Gentleman, we can do nothing for the banana.

Between that and the many other thousands of lines you've sweated over and tinkered with (both professionally and for free), I'm certain you also understand that it's not just what you are saying, but how...

JED said...

I like to think that you are offering a valuable service by pointing to the past. It would be too much if you said that we must recreate the past and nothing new is any good. But as we progress (or at least move along), we can't (or shouldn't) wipe the slate clean with each step. We need to know where we came from and what were the good things from the past - and what were the bad things, too. Then, hopefully, if we do it right, we improve things as we move along. If someone isn't saying, "Look how great the movies were then." once in a while, we'd get off the track. And maybe we have because not enough people are studying and learning from the past.

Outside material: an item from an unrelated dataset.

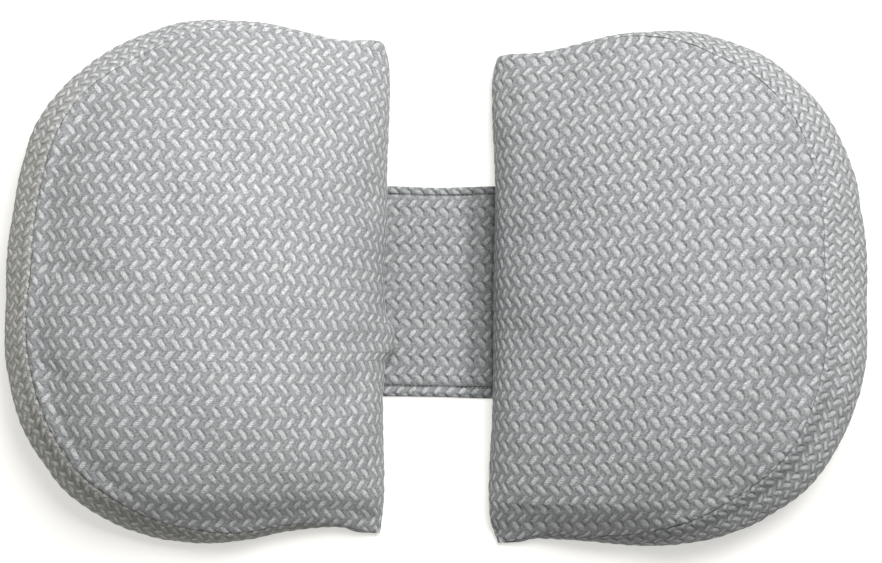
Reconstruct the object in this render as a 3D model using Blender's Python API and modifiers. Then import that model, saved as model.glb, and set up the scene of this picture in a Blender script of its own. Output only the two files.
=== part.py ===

In getting my engineering degree, I had to take a certain number of humanities classes and took Philosophy 101. I immediately started my own "philosophizing" in my first paper and promptly got an F because, "You've missed the point, Mr. Dodd!" What we were supposed to do was prove that we understood the ideas of the old philosophers first. If we could truly understand what had been said by the greats before, then we could hope to add to that. I never got that far and couldn't wait to get back to my engineering classes where, guess what, we studied how electric circuits had first been designed and how motors were first developed and then, after we understood the basics, we learned how to improve them.

I know this quote is used too often but as Norma Desmond said in answer to William Holden's character Joe Gillis saying she used to be big, "I *am* big. It's the *pictures* that got small."

When I was looking that quote up to make sure I had it right, I bumped into this one that you will appreciate. Also in Sunset Boulevard, Joe Gillis says, "Audiences don't know somebody sits down and writes a picture; they think the actors make it up as they go along."